The Edinburgh club are on the verge of winning the Scottish Premiership — a result that would shatter a duopoly that has defined the country's football landscape for decades. And the story behind it runs through one of the most analytically sophisticated operators in the gambling world.

Bloom's fingerprints are all over this

Tony Bloom built his fortune over more than two decades as a professional gambler — high-stakes poker, soccer, cricket — and developed a reputation for turning data into edge. His methods aren't public, but the results tend to be. Brighton's rise from mid-table Championship obscurity to consistent Premier League top-half finishers tells you everything about what his database-driven approach looks like in practice.

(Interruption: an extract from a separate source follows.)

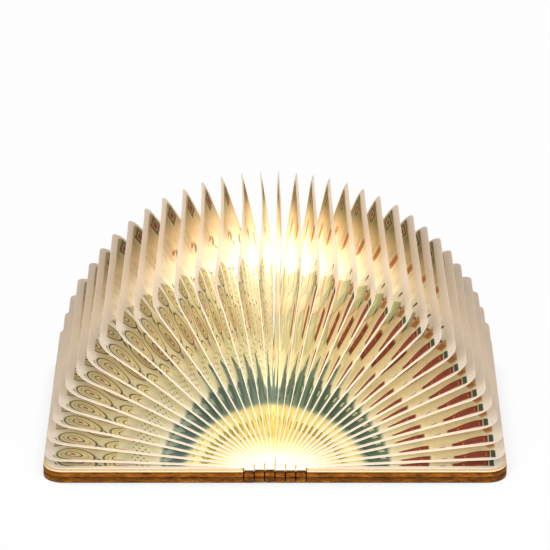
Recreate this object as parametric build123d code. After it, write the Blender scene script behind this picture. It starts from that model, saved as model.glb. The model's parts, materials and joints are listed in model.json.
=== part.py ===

Now that same framework is being applied at Hearts. A club that started this run as a 150-1 long shot for the title. That number isn't there for drama — it tells you exactly how far outside the expected order Hearts were when this project began.

Celtic and Rangers have shared the Scottish title between themselves for the vast majority of the past 25 years. The gaps where another club sneaks through are rare enough to be remembered by name. Aberdeen in 1985. Hearts themselves last won it in 1960. Sixty-five years ago.

What a Hearts title would actually mean

It would mean the Premiership is a real competition again, which changes how the rest of Scottish football is funded, motivated, and bet on. Celtic's odds at the start of any given season are built on the assumption that only one other club can seriously threaten them. A Hearts title blows that model open.

It also validates something broader — that the data-driven model Bloom pioneered in England can transplant into smaller, less-resourced leagues and still produce results. That's not a small thing for how clubs at Hearts' level think about investment and recruitment.

For now, the title isn't won. But Hearts are on the verge. And if they get there, Scottish football will have its most significant result in a generation.